[Blink] Blink stores plain word passwords in its config file?

Adrian Georgescu ag at ag-projects.com
Wed Nov 24 16:23:44 CET 2010


Helo Juha,

Security goes beyond the storage of your account password.

How about your call recordings, chat messages, file transfers and history with whom you had conversations? Are they less important than your password? They would not fit in the key-chain, would they? This data is more important than the password and is stored on your disk for anyone to access once you laptop is stolen, isn't it?

Losing my password is the last worry I have, what can the damage be for losing my password? 20 dollars for accessing the PSTN?

Seriously, when it has to do my personal communications, I have much more to lose when my laptop gets stolen, namely the data that has more value than the password. The password I can change but if my personal data ends up in other's hands is  expensive to cope with the consequences.

Investing in protecting a password with a convoluted scheme even as widely used as keychain where people check the box to remember everything anyway as they get annoyed by the same question over and over again, adds little value for an open source program that can print the password with only one line of code once extracted from the keychain.

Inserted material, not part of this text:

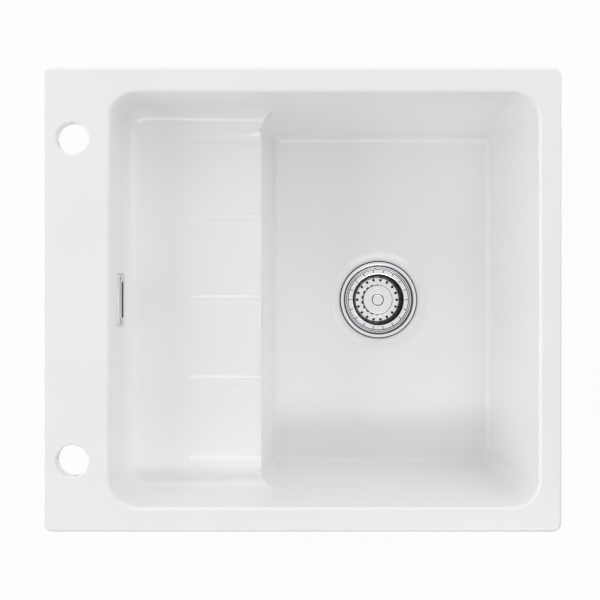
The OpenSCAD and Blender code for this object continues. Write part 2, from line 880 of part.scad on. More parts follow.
// Cover plate over the overflow, with its slot and two countersinks
module overflow_cover() {
    corner = 3;
    edge = 0.4;
    color(polished_steel)
        on_overflow_wall()
            difference() {
                union() {
                    wall_plate(cover_length, cover_height, corner, cover_sheet - edge);
                    translate([cover_sheet - edge, 0, 0])
                        wall_plate(cover_length - 2 * edge, cover_height - 2 * edge, corner - edge,
                            edge);
                }
                translate([-past, 0, -slot_drop])
                    wall_plate(slot_length, slot_height, slot_height / 2 - end_flat,
                        cover_sheet + 2 * past);
                at_cover_screws() {
                    translate([-past, 0, 0])
                        rotate([0, 90, 0])
                            cylinder(h = cover_sheet + 2 * past, r = cover_screw_r + seated_play);
                    translate([cover_sheet - countersink, 0, 0])
                        rotate([0, 90, 0])
                            cylinder(h = countersink, r1 = cover_screw_r + seated_play,
                                r2 = cover_head_r + seated_play);
                }
            }
}

// Repeats what follows at the cover's two screws
module at_cover_screws() {
    for (side = [-1, 1])
        translate([0, side * cover_screw_spacing / 2, cover_screw_rise])
            children();
}

// Two countersunk screws that hold the cover and the overflow box against the wall
module overflow_cover_screws() {
    tip = -wall - box_seal - cover_screw_grip;
    slot = 0.8;
    slot_depth = 0.6;
    color(dull_steel)
        on_overflow_wall()
            at_cover_screws()
                difference() {
                    union() {
                        translate([cover_sheet - countersink, 0, 0])
                            rotate([0, 90, 0])
                                cylinder(h = countersink, r1 = cover_screw_r, r2 = cover_head_r);
                        translate([tip, 0, 0])
                            rotate([0, 90, 0])
                                cylinder(h = cover_sheet - countersink - tip, r = cover_screw_r);
                    }
                    translate([cover_sheet - slot_depth, -cover_head_r - past, -slot / 2])
                        cube([slot_depth + past, 2 * (cover_head_r + past), slot]);
                }
}

// Box behind the wall that gathers the overflow, with two screw bosses and a spigot
module overflow_box() {
    face = -wall - box_seal;
    body_width = box_width - 2 * box_flange_side;
    body_height = box_height - 2 * box_flange_top;
    spigot_end = -box_height / 2 - spigot_length;
    color(grey_plastic)
        on_overflow_wall()
            difference() {
                union() {
                    translate([face - box_depth, 0, 0])
                        wall_plate(body_width, body_height, box_corner_r, box_depth);
                    translate([face - box_flange, 0, 0])
                        wall_plate(box_width, box_height, box_corner_r, box_flange);
                    translate([box_middle, 0, spigot_end])
                        cylinder(h = spigot_length + box_flange_top + box_wall / 2, r = spigot_r);
                }
                difference() {
                    translate([face - box_depth + box_wall, 0, 0])
                        wall_plate(body_width - 2 * box_wall, body_height - 2 * box_wall,
                            box_corner_r - box_wall, box_depth);
                    at_cover_screws()
                        translate([face - box_depth, 0, 0])
                            rotate([0, 90, 0])
                                cylinder(h = box_depth, r = box_boss_r);
                }
                at_cover_screws()
                    translate([face - cover_screw_grip - past, 0, 0])
                        rotate([0, 90, 0])
                            cylinder(h = cover_screw_grip + 2 * past, r = cover_screw_r + seated_play);
                translate([box_middle, 0, spigot_end - past])
                    cylinder(h = spigot_length + box_flange_top + box_wall + 2 * past, r = hose_bore);
            }
}

// Soft frame between the overflow box and the ceramic
module overflow_box_seal() {
    color(black_rubber)
        on_overflow_wall()
            translate([-wall - box_seal, 0, 0])
                difference() {
                    wall_plate(box_width, box_height, box_corner_r, box_seal);
                    translate([-past, 0, 0])
                        wall_plate(box_width - 2 * box_seal_border,
                            box_height - 2 * box_seal_border, box_corner_r - box_wall,
                            box_seal + 2 * past);
                }
}

// Ribbed hose: one tube along the hose's middle line, its bore smooth and its outside ribbed
module overflow_hose() {
    rib = (hose_length - 2 * hose_plain) / hose_ribs;
    crests = [for (i = [0 : hose_ribs - 1]) hose_plain + i * rib];
    outside = concat(
        [[0, hose_cuff_r]],
        [for (s = crests) each [[s + 0.1 * rib, hose_cuff_r], [s + 0.5 * rib, hose_rib_r]]],
        [[hose_length - hose_plain + 0.1 * rib, hose_cuff_r], [hose_length, hose_cuff_r]]
    );
    inside = concat(
        [[hose_length, hose_bore]],
        [for (i = [hose_ribs : -3 : 0]) [hose_plain + i * rib, hose_bore]],
        [[0, hose_bore]]
    );
    rings = concat(outside, inside);
    n = len(rings);
    points = [for (ring = rings) each hose_ring(ring[0], ring[1])];
    faces = [for (k = [0 : n - 1], i = [0 : hose_sides - 1])
        let (
            j = (i + 1) % hose_sides,
            here = k * hose_sides,
            next = ((k + 1) % n) * hose_sides
        )
        each [[here + i, next + j, here + j], [here + i, next + i, next + j]]];
    color(grey_plastic)
        polyhedron(points, faces, convexity = 10);
}

// Union nut: its bore runs on a spigot, its collar holds the hose's plain end
module hose_nut() {
    rib_root = 0.6;
    difference() {
        union() {
            cylinder(h = nut_length, r = nut_r - nut_rib_height);
            for (i = [0 : nut_ribs - 1])
                rotate(360 * i / nut_ribs)
                    translate([nut_r - nut_rib_height - rib_root, -nut_rib_width / 2, past])
                        cube([nut_rib_height + rib_root, nut_rib_width, nut_length - 2 * past]);
        }
        translate([0, 0, -past])
            cylinder(h = nut_length + 2 * past, r = hose_cuff_r + hose_play);
        translate([0, 0, nut_collar])
            cylinder(h = nut_length, r = spigot_r + seated_play);
    }
}

// Ring that the nut presses around the hose against the spigot's end
module hose_seal() {
    translate([0, 0, nut_collar])
        ring(hose_cuff_r + seated_play, spigot_r, hose_seal_length);
}

// Puts what follows on the box's spigot: z up into the spigot, from the nut's lower end
module at_upper_nut() {
    on_overflow_wall()
        translate([box_middle, 0, -box_height / 2 - spigot_length - hose_seal_length - nut_collar])
            children();
}

// Puts what follows on the waste's spigot: z along the spigot to the waste
module at_lower_nut() {
    translate([hose_end[0] - hose_seal_length - nut_collar, 0, hose_end[1]])
        rotate([0, 90, 0])
            children();
}

module upper_hose_nut() {
    color(white_plastic)
        at_upper_nut()
            hose_nut();
}

module upper_hose_seal() {
    color(black_rubber)
        at_upper_nut()
            hose_seal();
}

module lower_hose_nut() {
    color(white_plastic)
        at_lower_nut()
            hose_nut();
}

module lower_hose_seal() {
    color(black_rubber)
        at_lower_nut()
            hose_seal();
}

// Four plastic plugs in the lugs' blind holes
module clamp_plugs() {
    color(grey_plastic)
        for (place = clamp_places)
            translate([place[0], place[1] * clamp_y, -lug_height])
                difference() {
                    union() {
                        cylinder(h = plug_length, r = plug_r);
                        translate([0, 0, -plug_flange])
                            cylinder(h = plug_flange, r = plug_flange_r);
                    }
                    translate([0, 0, -plug_flange - past])
                        cylinder(h = plug_length, r = clamp_screw_r + seated_play);
                }
}

// Four screws, each with a wide slotted head under its bracket
module clamp_screws() {
    head_r = 2 * clamp_screw_r;
    slot = 1;
    slot_depth = 1.2;
    color(dull_steel)
        for (place = clamp_places)
            translate([place[0], place[1] * clamp_y, bracket_z])
                difference() {
                    union() {
                        translate([0, 0, -clamp_head])
                            cylinder(h = clamp_head, r = head_r);
                        cylinder(h = -bracket_z - lug_height + plug_length - screw_tip_gap,
                            r = clamp_screw_r);
                    }
                    translate([-head_r - past, -slot / 2, -clamp_head - past])
                        cube([2 * (head_r + past), slot, slot_depth + past]);
                }
}

// Steel bracket that swings on its screw, parked along the rim with its claw turned up
module clamp_bracket(number) {
    place = clamp_places[number - 1];
    color(dull_steel)
        translate([place[0], place[1] * clamp_y, bracket_z])
            mirror([place[0] < 0 ? 0 : 1, 0, 0]) {
                difference() {
                    union() {
                        cylinder(h = bracket_sheet, r = bracket_width / 2);
                        translate([0, -bracket_width / 2, 0])
                            cube([bracket_reach, bracket_width, bracket_sheet]);
                    }
                    translate([0, 0, -past])
                        cylinder(h = bracket_sheet + 2 * past, r = clamp_screw_r + turning_play);
                }
                translate([bracket_reach - bracket_sheet, -bracket_width / 2, 0])
                    cube([bracket_sheet, bracket_width, bracket_sheet + claw_height]);
            }
}

sink_basin();
strainer_flange();
flange_seal();
waste_body();
waste_body_seal();
centre_bolt();
strainer_basket();
basket_knob();
basket_stem();
basket_seal();
basket_seal_washer();
overflow_cover();
overflow_cover_screws();
overflow_box();
overflow_box_seal();
overflow_hose();
upper_hose_nut();
upper_hose_seal();
lower_hose_nut();
lower_hose_seal();
clamp_plugs();
clamp_screws();
clamp_bracket(1);  // clamp_bracket_1
clamp_bracket(2);  // clamp_bracket_2
clamp_bracket(3);  // clamp_bracket_3
clamp_bracket(4);  // clamp_bracket_4
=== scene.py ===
import math

import bpy
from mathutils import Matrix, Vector


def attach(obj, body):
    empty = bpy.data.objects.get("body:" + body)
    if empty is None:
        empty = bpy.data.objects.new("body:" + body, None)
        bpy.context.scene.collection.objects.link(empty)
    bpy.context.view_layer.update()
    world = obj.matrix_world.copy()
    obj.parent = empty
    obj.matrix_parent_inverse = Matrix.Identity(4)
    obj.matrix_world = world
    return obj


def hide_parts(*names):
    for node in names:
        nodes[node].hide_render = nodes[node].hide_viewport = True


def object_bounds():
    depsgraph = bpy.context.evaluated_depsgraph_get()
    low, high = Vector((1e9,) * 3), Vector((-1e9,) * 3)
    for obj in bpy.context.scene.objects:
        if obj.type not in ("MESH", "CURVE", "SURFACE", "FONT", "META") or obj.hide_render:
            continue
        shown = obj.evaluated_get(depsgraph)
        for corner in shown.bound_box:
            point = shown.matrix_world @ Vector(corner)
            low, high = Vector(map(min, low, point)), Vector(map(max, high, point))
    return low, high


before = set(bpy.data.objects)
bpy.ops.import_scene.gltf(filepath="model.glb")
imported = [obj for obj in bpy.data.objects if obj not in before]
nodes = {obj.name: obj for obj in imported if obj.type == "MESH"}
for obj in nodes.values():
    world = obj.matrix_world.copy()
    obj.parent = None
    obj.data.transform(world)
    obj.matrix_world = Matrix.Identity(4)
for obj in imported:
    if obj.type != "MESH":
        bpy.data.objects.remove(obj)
cad_low, cad_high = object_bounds()

# Basin: one piece of slip-cast vitreous ceramic, with its rim, drainer, bowl and tap holes.
# White glaze covers all that shows from above. The back stays bare, matt and a little buff,
# as it is where the piece stands in the kiln.
glaze_white = "#F9F8F9"
glaze_shade = "#F5F4F5"
bare_clay = "#D8D2C6"
bare_clay_dark = "#C9C2B4"


def linear(code):
    """Linear colour of an sRGB hex value."""
    parts = [int(code[i:i + 2], 16) / 255 for i in (1, 3, 5)]
    return [c / 12.92 if c <= 0.04045 else ((c + 0.055) / 1.055) ** 2.4 for c in parts] + [1]


def finish(name):
    """New material with its node tree and its shader."""
    material = bpy.data.materials.new(name)
    material.use_nodes = True
    return material, material.node_tree, material.node_tree.nodes["Principled BSDF"]


def add(tree, kind, settings, sockets):
    """Adds a node. A socket takes a value, or the output that feeds it."""
    made = tree.nodes.new(kind)
    for key, value in settings.items():
        setattr(made, key, value)
    for key, value in sockets.items():
        if isinstance(value, bpy.types.NodeSocket):
            tree.links.new(value, made.inputs[key])
        else:
            made.inputs[key].default_value = value
    return made


same_place = 0.00001
curve_angle = 32


def take_over(node, name, body, materials):
    """Stands a copy of a CAD node in its place: one closed skin, smooth where it is curved."""
    piece = nodes[node].copy()
    piece.data = nodes[node].data.copy()
    piece.name = name
    piece.parent = None
    for key in list(piece.keys()):
        del piece[key]
    bpy.context.scene.collection.objects.link(piece)
    bpy.ops.object.select_all(action="DESELECT")
    bpy.context.view_layer.objects.active = piece
    piece.select_set(True)
    bpy.ops.object.mode_set(mode="EDIT")
    bpy.ops.mesh.select_all(action="SELECT")
    bpy.ops.mesh.remove_doubles(threshold=same_place)
    bpy.ops.object.mode_set(mode="OBJECT")
    bpy.ops.object.shade_smooth_by_angle(angle=math.radians(curve_angle))
    piece.data.materials.clear()
    for material in materials:
        piece.data.materials.append(material)
    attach(piece, body)
    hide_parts(node)
    return piece


# White sanitary glaze with a soft gloss. It settles in very low waves some 6 mm long, which
# blur the highlights, and it lies a little thicker and greyer in places a hand wide.
glaze, tree, shader = finish("white_ceramic_glaze")
place = add(tree, "ShaderNodeTexCoord", {}, {}).outputs["Object"]
cloud = add(tree, "ShaderNodeTexNoise", {}, {"Vector": place, "Scale": 11, "Detail": 2})
tint = add(tree, "ShaderNodeMix", {"data_type": "RGBA"}, {
    0: cloud.outputs["Fac"], 6: linear(glaze_shade), 7: linear(glaze_white)})
waves = add(tree, "ShaderNodeTexNoise", {}, {"Vector": place, "Scale": 165, "Detail": 1})
relief = add(tree, "ShaderNodeBump", {}, {
    "Strength": 0.12, "Distance": 0.00012, "Height": waves.outputs["Fac"]})
tree.links.new(tint.outputs[2], shader.inputs["Base Color"])
tree.links.new(relief.outputs["Normal"], shader.inputs["Normal"])
shader.inputs["Roughness"].default_value = 0.22
shader.inputs["IOR"].default_value = 1.5
shader.inputs["Coat Weight"].default_value = 0.15
shader.inputs["Coat Roughness"].default_value = 0.2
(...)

Encrypting your home directory is the only things that can protect all your data, not just the password.

Regards,
Adrian


On Nov 24, 2010, at 11:04 AM, Juha Heinanen wrote:

> Dan Pascu writes:
> 
>> I wonder how many users would be fine with being asked for every  
>> account's password every time they start blink.
> 
> i use twinkle for real call and it asks password each time it is
> started.  i have never had any problem with that.